Sesuai dengan judul tulisan ini, bahwa semua langkah-langkah Bupati Jayawijaya itu sangat diapresiasi termasuk penulis sangat mendukung tujuannya sangat baik dan mulia karena itu yang diharapkan oleh kita sebagai warga Kota Jayawijaya.
Yang menjadi persoalan disini sehingga perlu disoroti bersama adalah cara melakukan pemberantasan sumber -sumber kejahatan dan kerusakan masyarakat harus sesuai dengan regulasi tata kehidupan bersama yang diatur oleh UUD dan PANCASILA.
Sebagai warga negara dan rakyat Kota Wamena penulis melihat dalam pemberantasan miras yang sangat merusak kehidupan bersama dan merusak generasi muda Jayawijaya itu perlu memperhatikan aspek Hak Asasi Manusia (HAM).
Cara memulangkan penjual miras bukanlah solusi satu-satunya melainkan satu solusi terakhir sangat terpaksa.

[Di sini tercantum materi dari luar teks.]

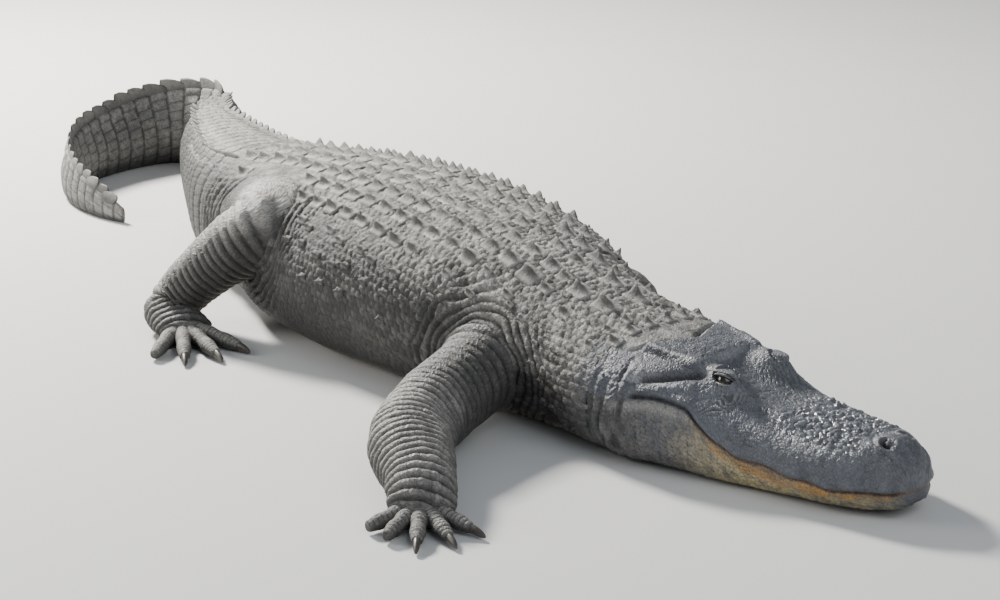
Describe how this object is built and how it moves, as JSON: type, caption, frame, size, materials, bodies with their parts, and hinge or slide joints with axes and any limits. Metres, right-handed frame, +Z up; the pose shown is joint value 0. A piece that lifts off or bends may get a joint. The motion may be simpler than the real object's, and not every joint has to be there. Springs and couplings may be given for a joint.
{
  "type": "american alligator model",
  "caption": "Life-size still model of an American alligator lying flat with its head down, elbows out and tail curled round, with keeled back plates and a tail crest.",
  "frame": {"origin": "centre of the animal's bounding box on the floor it lies on", "axes": "+X towards the head along the trunk, +Y to the animal's left, +Z up"},
  "size_m": [2.3396, 0.9874, 0.2653],
  "materials": {
    "hide": "dry grey-brown scaly hide with horn plates",
    "head_hide": "damp blue-black skin tight over the skull",
    "jaw_hide": "pale cream-grey jaw skin",
    "eye": "dark wet eye",
    "claw": "dark worn horn"
  },
  "bodies": {
    "root": {"head": "head_hide", "lower_jaw": "jaw_hide", "neck": "hide", "torso": "hide", "tail_1": "hide", "tail_2": "hide", "tail_3": "hide", "tail_4": "hide", "upper_arm_left": "hide", "upper_arm_right": "hide", "forearm_left": "hide", "forearm_right": "hide", "hand_left": "hide", "hand_right": "hide", "thigh_left": "hide", "thigh_right": "hide", "shank_left": "hide", "shank_right": "hide", "foot_left": "hide", "foot_right": "hide", "eye_left": "eye", "eye_right": "eye", "claw_hand_left_1": "claw", "claw_hand_left_2": "claw", "claw_hand_left_3": "claw", "claw_hand_right_1": "claw", "claw_hand_right_2": "claw", "claw_hand_right_3": "claw", "claw_foot_left_1": "claw", "claw_foot_left_2": "claw", "claw_foot_left_3": "claw", "claw_foot_right_1": "claw", "claw_foot_right_2": "claw", "claw_foot_right_3": "claw"}
  },
  "joints": []
}
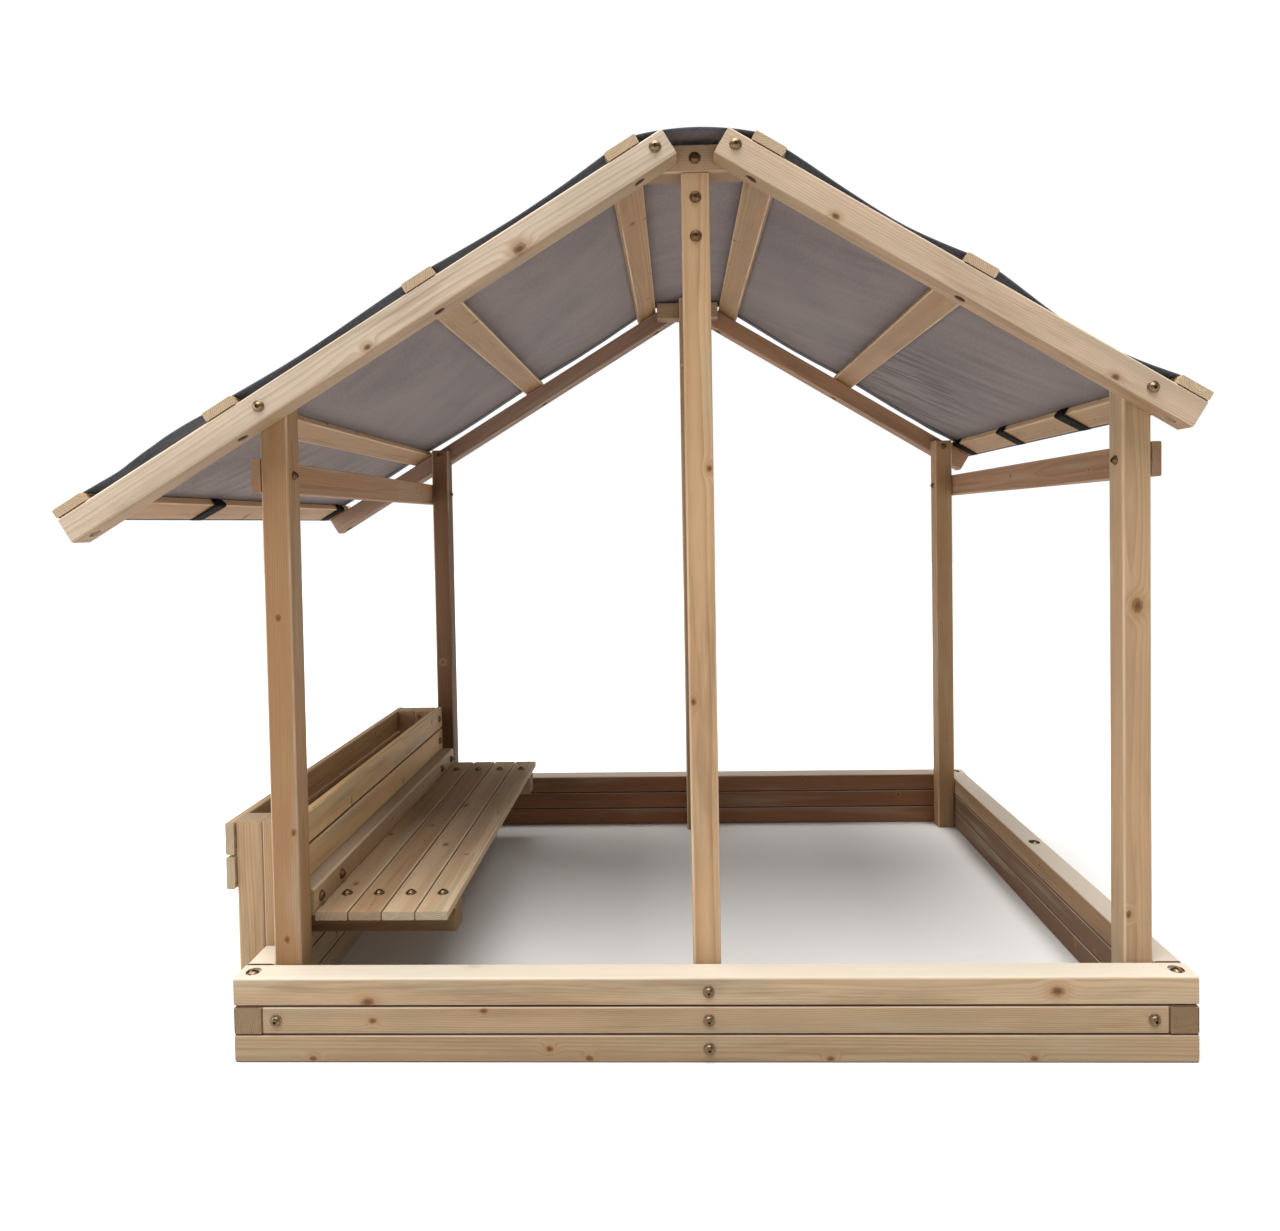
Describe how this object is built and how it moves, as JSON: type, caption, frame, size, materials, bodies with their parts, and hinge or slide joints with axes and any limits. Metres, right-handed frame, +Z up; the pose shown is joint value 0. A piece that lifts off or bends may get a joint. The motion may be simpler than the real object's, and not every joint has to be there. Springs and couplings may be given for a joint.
{
  "type": "sandbox with cover",
  "caption": "Timber sandbox of stacked square beams with a gabled cloth cover on posts and rafters, a slatted bench inside and a planter trough along one side.",
  "frame": {"origin": "centre of the outer box's base, on the ground: halfway from the left eave's hem to the right eave's hem, and halfway from the front wall's outer face to the back wall's", "axes": "+X to the right as seen from the front, along the longest side; +Y from front to back, along the ridge; +Z up"},
  "size_m": [1.7956, 1.1, 1.4491],
  "materials": {
    "wall_timber": "planed pine with knots, bare, long edges rounded",
    "post_timber": "planed pine with pink-brown streaks, bare",
    "rafter_timber": "planed pine with knots, bare",
    "slat_board": "planed thin pine board, bare",
    "canopy_fabric": "dark slate woven cloth with a matte surface",
    "strap_webbing": "black woven strap, matte",
    "bolt_steel": "zinc plated, slightly yellowed"
  },
  "bodies": {
    "root": {"front_rail_bottom": "wall_timber", "front_rail_middle": "wall_timber", "front_rail_top": "wall_timber", "back_rail_bottom": "wall_timber", "back_rail_middle": "wall_timber", "back_rail_top": "wall_timber", "left_rail_bottom": "wall_timber", "left_rail_middle": "wall_timber", "left_rail_top": "wall_timber", "right_rail_bottom": "wall_timber", "right_rail_middle": "wall_timber", "right_rail_top": "wall_timber", "post_front_left": "post_timber", "post_front_right": "post_timber", "post_front_centre": "post_timber", "post_back_left": "post_timber", "post_back_right": "post_timber", "post_back_centre": "post_timber", "ridge_gusset_front": "rafter_timber", "ridge_splice_front": "post_timber", "rafter_front_left": "rafter_timber", "rafter_front_right": "rafter_timber", "ridge_gusset_back": "rafter_timber", "ridge_splice_back": "post_timber", "rafter_back_left": "rafter_timber", "rafter_back_right": "rafter_timber", "roof_batten_left_1": "slat_board", "roof_batten_left_2": "slat_board", "roof_batten_left_3": "slat_board", "roof_batten_left_4": "slat_board", "roof_batten_right_1": "slat_board", "roof_batten_right_2": "slat_board", "roof_batten_right_3": "slat_board", "tie_rail_left": "slat_board", "tie_rail_right": "slat_board", "canopy": "canopy_fabric", "planter_upright_front_outer": "post_timber", "planter_upright_front_inner": "post_timber", "planter_upright_back_outer": "post_timber", "planter_upright_back_inner": "post_timber", "planter_slat_lower": "slat_board", "planter_slat_upper": "slat_board", "backrest_slat_lower": "slat_board", "backrest_slat_upper": "slat_board", "planter_floor": "slat_board", "bench_block_front": "post_timber", "bench_block_back": "post_timber", "bench_rail": "post_timber", "bench_arm_front": "post_timber", "bench_arm_back": "post_timber", "bench_slat_1": "slat_board", "bench_slat_2": "slat_board", "bench_slat_3": "slat_board", "bench_slat_4": "slat_board", "corner_bolt_front_left": "bolt_steel", "corner_bolt_front_right": "bolt_steel", "corner_bolt_back_left": "bolt_steel", "corner_bolt_back_right": "bolt_steel"}
  },
  "joints": []
}
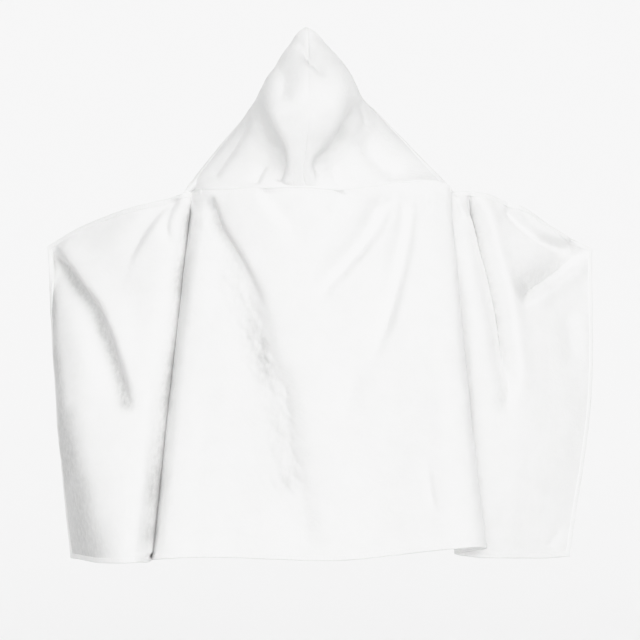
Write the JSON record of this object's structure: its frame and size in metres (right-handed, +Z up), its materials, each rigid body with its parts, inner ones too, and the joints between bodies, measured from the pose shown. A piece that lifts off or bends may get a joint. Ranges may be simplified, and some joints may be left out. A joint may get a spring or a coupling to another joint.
{
  "type": "hooded towel",
  "caption": "White plush towel with a pointed hood sewn to its neck edge, hanging open as when worn with the hood up and both upper corners held out.",
  "frame": {"origin": "middle of the neck seam, at the nape of the wearer's neck", "axes": "+Y from the wearer's back towards the chest, across the thin direction of the hanging towel; +X across the towel, towards the wearer's right; +Z up, towards the hood's point"},
  "size_m": [0.8601, 0.2259, 0.8169],
  "materials": {
    "plush": "matte",
    "hem": "matte",
    "seam": "matte",
    "label": "satin"
  },
  "bodies": {
    "back": {"back_panel": "plush", "back_hem": "hem", "neck_seam": "seam"},
    "hood": {"hood_left": "plush", "hood_right": "plush", "hood_seam": "seam", "hood_left_hem": "hem", "hood_right_hem": "hem"},
    "left_side": {"left_wing": "plush", "left_wing_hem": "hem", "left_side_hem": "hem", "left_top_hem": "hem"},
    "right_side": {"right_wing": "plush", "right_wing_hem": "hem", "right_side_hem": "hem", "right_top_hem": "hem"},
    "label": {"care_label": "label"}
  },
  "joints": [
    {"name": "hood_fold", "type": "hinge", "parent": "back", "child": "hood", "pos_m": [0, -0.004, 0], "axis": [1, 0, 0], "range_deg": [0, 115]},
    {"name": "left_wrap", "type": "hinge", "parent": "back", "child": "left_side", "pos_m": [-0.175, 0.062, -0.004], "axis": [-0.1131, 0.0106, -0.9935], "range_deg": [0, 90]},
    {"name": "right_wrap", "type": "hinge", "parent": "back", "child": "right_side", "pos_m": [0.222, 0.053, -0.004], "axis": [-0.0073, 0.0674, 0.9977], "range_deg": [0, 90]},
    {"name": "label_flap", "type": "hinge", "parent": "back", "child": "label", "pos_m": [0, 0.0052, -0.003], "axis": [1, 0, 0], "range_deg": [0, 100]}
  ]
}
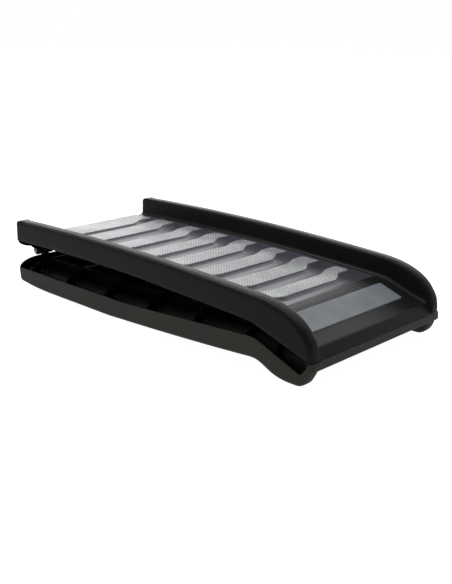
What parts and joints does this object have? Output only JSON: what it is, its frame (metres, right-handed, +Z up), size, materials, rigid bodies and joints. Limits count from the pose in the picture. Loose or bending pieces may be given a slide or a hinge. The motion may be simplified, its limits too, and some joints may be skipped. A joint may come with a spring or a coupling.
{
  "type": "folding pet ramp",
  "caption": "Folding pet ramp with side rails: hollow moulded halves on pinned hinges, swept tread strips, turned-down noses and non-slip end pads, shown folded.",
  "frame": {"origin": "centre of the folded ramp's footprint, on the surface that it stands on", "axes": "+X from the hinge end to the nose end, +Y across the ramp, +Z up"},
  "size_m": [0.9012, 0.415, 0.1588],
  "materials": {
    "upper_plastic": "satin moulded black plastic",
    "lower_plastic": "satin moulded charcoal plastic",
    "tread_rubber": "light grey, fine diagonal knurl",
    "pad_rubber": "blue-grey, fine grit",
    "pin_steel": "turned, lightly oiled",
    "clip_steel": "black oxide"
  },
  "bodies": {
    "lower_half": {"lower_deck": "lower_plastic", "lower_lip": "lower_plastic", "lower_end_wall": "lower_plastic", "lower_near_rail": "lower_plastic", "lower_far_rail": "lower_plastic", "lower_near_long_rib": "lower_plastic", "lower_far_long_rib": "lower_plastic", "lower_cross_rib_1": "lower_plastic", "lower_cross_rib_2": "lower_plastic", "lower_cross_rib_3": "lower_plastic", "lower_cross_rib_4": "lower_plastic", "lower_cross_rib_5": "lower_plastic", "lower_cross_rib_6": "lower_plastic", "lower_cross_rib_7": "lower_plastic", "lower_near_knuckle": "lower_plastic", "lower_far_knuckle": "lower_plastic", "lower_end_pad": "pad_rubber", "lower_tread_1": "tread_rubber", "lower_tread_2": "tread_rubber", "lower_tread_3": "tread_rubber", "lower_tread_4": "tread_rubber", "lower_tread_5": "tread_rubber", "lower_tread_6": "tread_rubber", "lower_tread_7": "tread_rubber", "lower_tread_8": "tread_rubber"},
    "upper_half": {"upper_deck": "upper_plastic", "upper_nose_face": "upper_plastic", "upper_end_wall": "upper_plastic", "upper_near_rail": "upper_plastic", "upper_far_rail": "upper_plastic", "upper_near_long_rib": "upper_plastic", "upper_far_long_rib": "upper_plastic", "upper_cross_rib_1": "upper_plastic", "upper_cross_rib_2": "upper_plastic", "upper_cross_rib_3": "upper_plastic", "upper_cross_rib_4": "upper_plastic", "upper_cross_rib_5": "upper_plastic", "upper_cross_rib_6": "upper_plastic", "upper_cross_rib_7": "upper_plastic", "upper_near_outer_knuckle": "upper_plastic", "upper_near_inner_knuckle": "upper_plastic", "upper_far_outer_knuckle": "upper_plastic", "upper_far_inner_knuckle": "upper_plastic", "upper_end_pad": "pad_rubber", "upper_tread_1": "tread_rubber", "upper_tread_2": "tread_rubber", "upper_tread_3": "tread_rubber", "upper_tread_4": "tread_rubber", "upper_tread_5": "tread_rubber", "upper_tread_6": "tread_rubber", "upper_tread_7": "tread_rubber", "upper_tread_8": "tread_rubber", "near_hinge_pin": "pin_steel", "far_hinge_pin": "pin_steel", "near_pin_clip": "clip_steel", "far_pin_clip": "clip_steel"}
  },
  "joints": [
    {"name": "fold", "type": "hinge", "parent": "lower_half", "child": "upper_half", "pos_m": [-0.43962, 0, 0.0734], "axis": [0, -1, 0], "range_deg": [0, 180]}
  ]
}
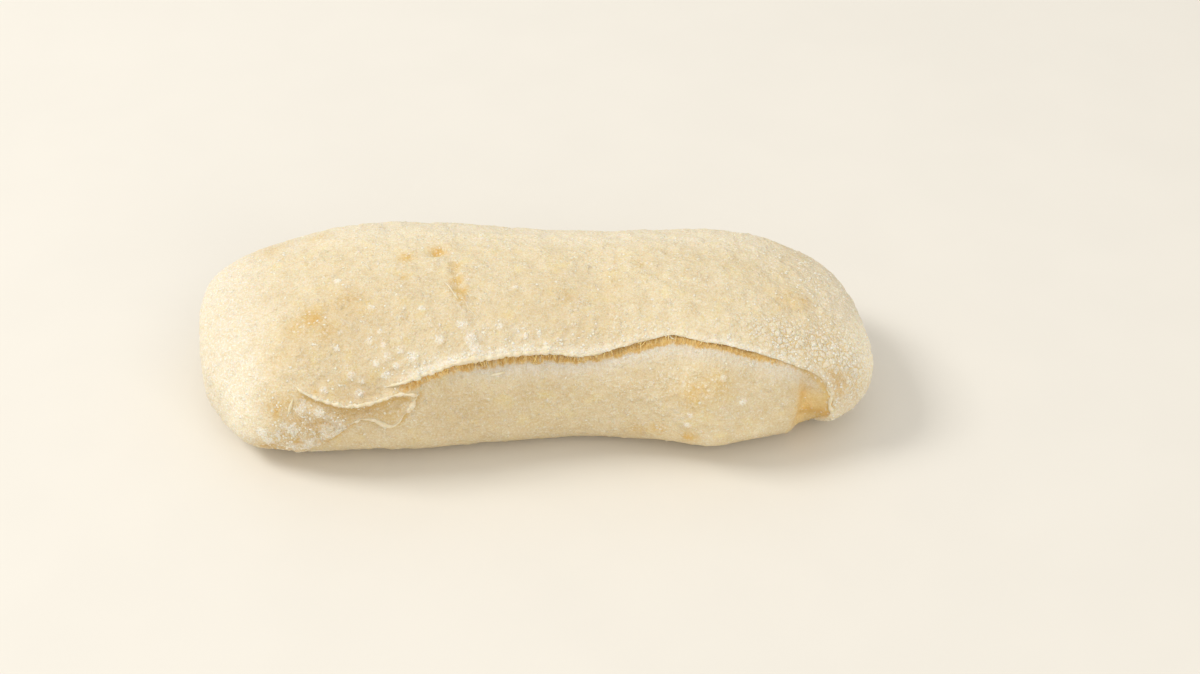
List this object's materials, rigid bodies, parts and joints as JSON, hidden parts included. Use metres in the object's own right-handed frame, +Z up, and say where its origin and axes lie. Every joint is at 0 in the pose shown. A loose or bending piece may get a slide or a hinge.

Masalahnya bukan pada mengusir penjual miras tapi cara seperti itu melanggar Hak Asasi Manusia karena tak sesuai dengan Pancasila, Ayat 2 yakni: “Kemanusiaan Yang Adil dan Beradab”.
Oleh sebab cara memaksa memulangkan atau mengusir penjual miras perlu ditinjau agar dalam pemberantasan Miras dan kejahatan terstruktur di Kota Wamena saat ini tidak terkesan melanggar Hak Asasi Manusia.
SARAN DAN SOLUSI
Saran saya Pemkab Jayawijaya tidak ambil tindakan pengusiran tetapi perketat regulasi pemasok seluruh jalur distribusi bekerja sama dengan unsur Forkopimda dan Polisi Adat yang dibentuk sehingga lalulintas antar dan dari jalur pemasok bisa diperketat. Kepada distributor miras penjual miras dan para peminum miras dibina dan dialihkan profesi dari penjual miras ke profesi penjualan barang dagangan lain.
Seluruh warga negara Indonesia dari Sabang sampai Merauke berhak hidup dan mencari kehidupan yang layak dimanapun seluruh wilayah didalam negara kesatuan republik Indonesia.
Oleh sebab tindakan pengusiran sejatinya melanggar Hak Asasi Manusia dan sebagai bagian dari warga negara Indonesia sejatinya itu melanggar Hak Asasi Manusia dari sudut pandang Tata Negara dan Pemerintahan dan melanggar Hak Asasi Manusia dari sudut agama kemanusiaan keadilan dan kebebersmaan.
Kesimpulan.
Diakhir tulisan ini perlu saya apresiasi niat dan tujuan baik Bupati Jayawijaya tapi cara dan sistem yang digunakan dalam mengatasi persoalan kekerasan dan kejahatan kota Wamena terlihat sangat tidak profesional melainkan emotional dan amatir. Perlu ada format secara profesional tanpa melanggar asas asas kehidupan bersama dalam berbangsa dan bernegara dan perlu memperhitungkan aspek kemanusiaan.
Ustadz Ismail Asso, Anggota MRP Papua Pegunungan Pokja Agama Islam.